- Full name: George Gerald Weedon
- Born: 3 July 1920 Richmond, London, England
- Died: 22 February 2017 (aged 96) Southwell, Nottinghamshire, England
- Spouse: Joan Airey

Gymnastics career
- Discipline: Men's artistic gymnastics
- Country represented: Great Britain

= George Weedon (gymnast) =

British gymnast (1920–2017)

George Gerald Weedon (3 July 1920 - 22 February 2017) was a British gymnast who competed at two Summer Olympic Games. In 1948 in London he participated in the Men's Individual All-Around, Team All-Around, Floor Exercise, Horse Vault, Parallel Bars, Horizontal Bar, Rings, and Pommelled Horse, placing 12th out of 16 nations in the team competition, and no higher than 38th individually. In 1952 in Helsinki he competed in the same events, finishing 21st out of 23 countries in the team tournament and no higher than 116th in the individual ones.

==Biography==
Weedon was born in Richmond, London and was a member of the Regent Street Polytechnic Gymnastics Club. He married another British Olympic gymnast, Joan Airey, with whom he had three sons and one daughter. One grandchild, Lindsey Weedon, was a British representative modern pentathlete.
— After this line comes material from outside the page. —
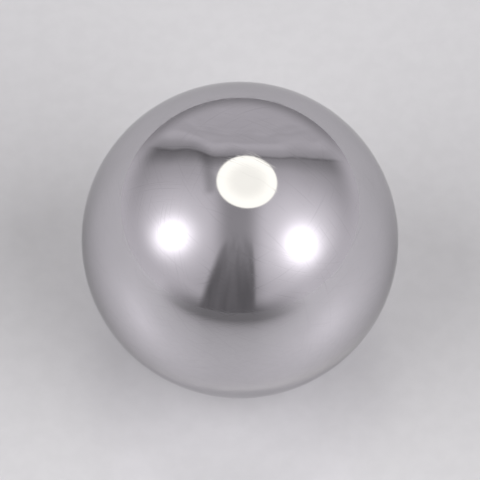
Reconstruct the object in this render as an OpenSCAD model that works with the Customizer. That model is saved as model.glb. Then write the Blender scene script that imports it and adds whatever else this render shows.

Before and after retiring from active competition, he taught physical education at various schools including, from 1950 to 1971, the John Lyon School in Harrow on the Hill, Middlesex

In 2010 he was interviewed by the BBC about his experiences at the 1948 Games, in anticipation of the 2012 Summer Olympics to be held in London, and professed his belief that the city had not been properly prepared to host the earlier edition, due to its insufficient infrastructure. He was the subject of a 2011 short film, Walk Tall, by filmmaker Kate Sullivan. On 11 July 2012, he was a torchbearer during the 2012 Summer Olympics torch relay.

Weedon died in February 2017 after a short illness. A lifelong friend was fellow competitor Frank Turner.